Time to update Canada Health Act
The mandate letter to new Federal Health Minister Patty Hajdu asked her to “continue to ensure compliance with the Canada Health Act on matters of private delivery and extra billing.” Ignored as usual were sections of the CHA regarding portability of benefits both within and outside of Canada, as well as a requirement that fee disputes with physicians be resolved by binding arbitration.
For over three decades, Quebec has paid only its own lower rates rather than host-province rates for medical care in other provinces – a violation of Section 11 of the CHA. Often it would reassess claims and arbitrarily take back money already paid. Hence, most Canadian MDs are reluctant to deal with the Quebec government and simply require direct payment from patients. No federal health minister has intervened.
Thanks to equalization payments, Quebec has a surplus of $4.8 billion. In recent years, Many Quebec fees have greatly increased. Thus there is no longer any excuse not to sign the reciprocal medical billing agreement, and Ms. Hajdu should urge Quebec Health and Social Services Minister Danielle McCann to do so.
Effective January 1, Ontario cancelled out-of-country OHIP coverage, which had been up to $400 per day for ICU care. The Canadian Snowbird Association is seeking a judicial review. Several provinces had been paying less but had not been penalized, e.g., $75 for BC and $100 for Alberta, Saskatchewan, Quebec, and New Brunswick.
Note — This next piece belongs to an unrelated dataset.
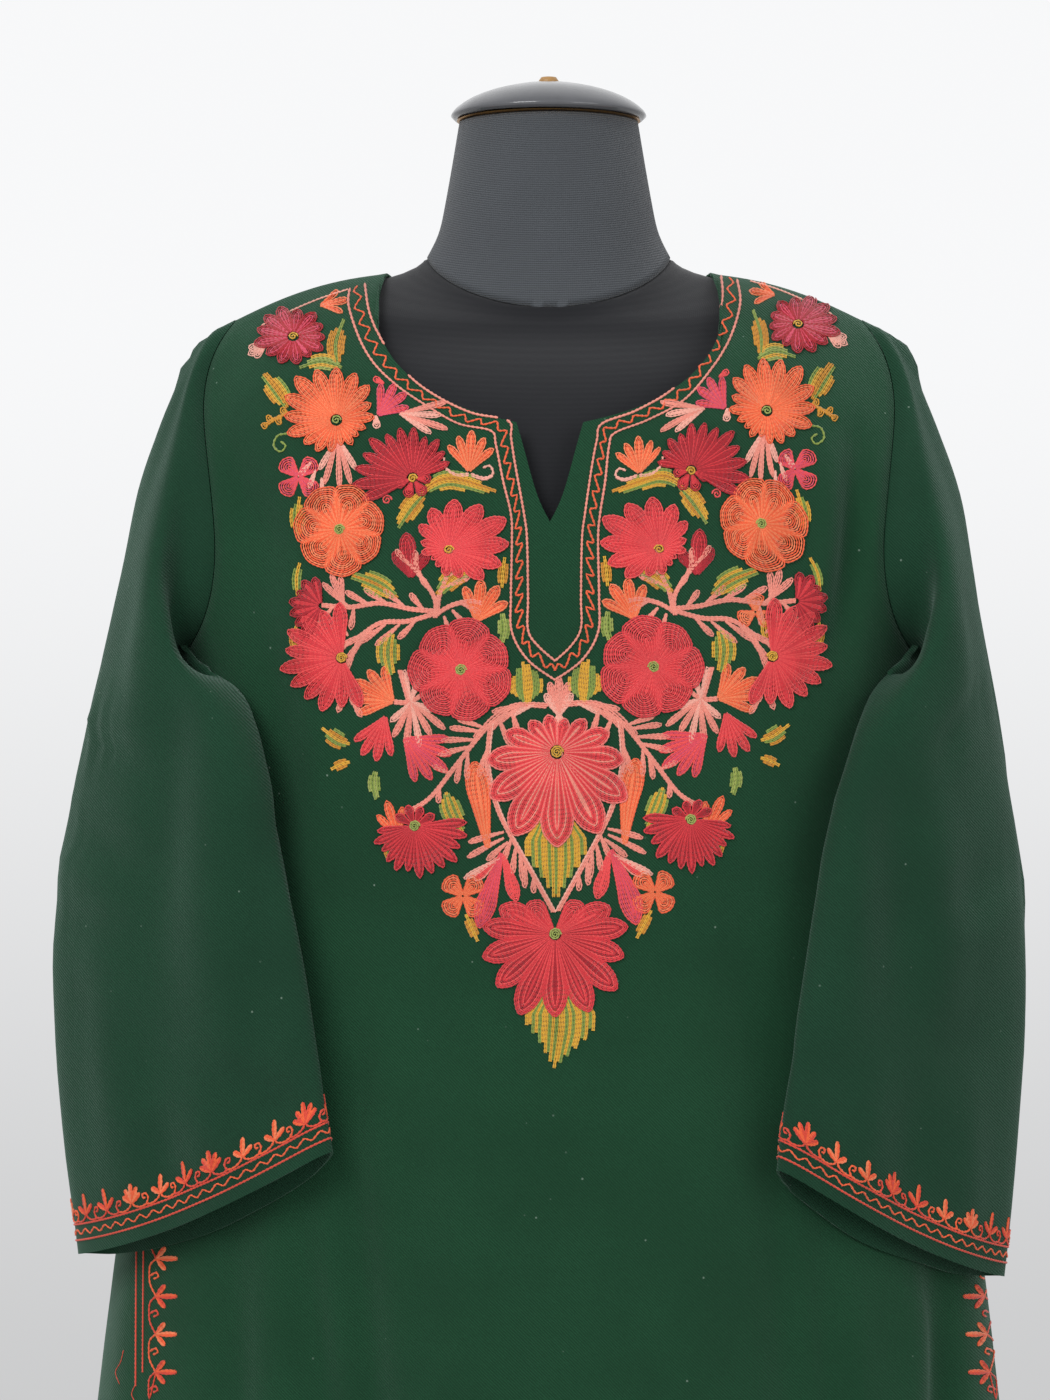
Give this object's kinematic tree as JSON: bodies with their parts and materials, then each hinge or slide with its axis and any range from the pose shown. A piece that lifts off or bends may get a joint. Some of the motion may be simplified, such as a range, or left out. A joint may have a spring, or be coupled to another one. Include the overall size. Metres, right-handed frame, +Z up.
{
  "type": "pheran on a dress form",
  "caption": "Loose wool tunic with a slit round neck and wide three-quarter sleeves, embroidered at the yoke, worn by a limbless dress form on a pole and round base.",
  "frame": {"origin": "middle of the flat underside of the stand's base, on the floor", "axes": "+Z up through the pole and the form, -Y is the way the garment's front faces, -X is the wearer's right"},
  "size_m": [0.6458, 0.354, 1.5407],
  "materials": {
    "wool_body": "dark green wool twill, soft, slightly napped",
    "wool_sleeve": "dark green wool twill, soft, slightly napped",
    "form_cover": "black stretch cover, matt",
    "form_neck_cover": "slate knitted cover, matt",
    "cap_ring": "satin",
    "neck_cap": "glossy grey",
    "cap_knob": "varnished",
    "stand": "satin black"
  },
  "bodies": {
    "root": {"front": "wool_body", "back": "wool_body", "right_sleeve": "wool_sleeve", "left_sleeve": "wool_sleeve", "form_torso": "form_cover", "form_neck": "form_neck_cover", "cap_ring": "cap_ring", "neck_cap": "neck_cap", "cap_knob": "cap_knob", "stand_pole": "stand", "stand_base": "stand"}
  },
  "joints": []
}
The CHA requires payment at the daily rate for each province which, for the ICU, is about $5,000; only PEI and the three territories comply.
Last summer, then Federal Health Minister Giette Petitpas Taylor did send a “letter of concern” to Ontario Health Minister Christine Elliott, but apparently this was ignored.
All levels of government have overlooked the fact that snowbirds and many younger persons with pre-existing diabetes, heart disease, etc. cannot qualify for affordable private travel insurance, often because of recent changes in medications due to the global drug shortage problem.
A partial solution would be a targeted one per cent increase in the Canada Health Transfer. This would allow all provinces to meet their obligations under the CHA. It would largely cover physician and hospital costs in most countries (except for a few such as the US) and permit many new Canadians to visit friends and relatives back home. Quebec should not be allowed to opt out.
How could we afford this? Consider that the federal deficit is already $7 billion greater that predicted, not allowing for pharmacare and other promises. Rather than attempting to ensure compliance with only certain parts of the CHA, while ignoring other parts, Ottawa should be willing to update and amend the entire Act.
Dr. Eric Hoskins, in his national pharmacare plan, proposed modest user fees. Also nine provincial governments have been permitted by Ottawa to suggest private insurance for those travelling outside of Canada. Yet any discussion of user fees or privatization for basic medical and surgical services within Canada is taboo.
Ms. Hajdu should meet early this year with her provincial and territorial counterparts. She should also seek input from physicians, other health professionals, and patients with first-hand knowledge of blended public/private health delivery systems with shorter wait times in Australia, New Zealand, Taiwan, and most of the European countries, and be open-minded about borrowing methods to improve the efficiency of our own program. Possibly she or provincial medical associations could organize a series of town hall meetings across the country. Topics would include how physicians are kept from abandoning the public system, relative wait times in both systems, how elderly and indigent patient are exempted from modest user fees, and how persons with preexisting illnesses are fully covered.
This will help to make our own medicare system more fiscally sustainable, and fairer to patients and physicians.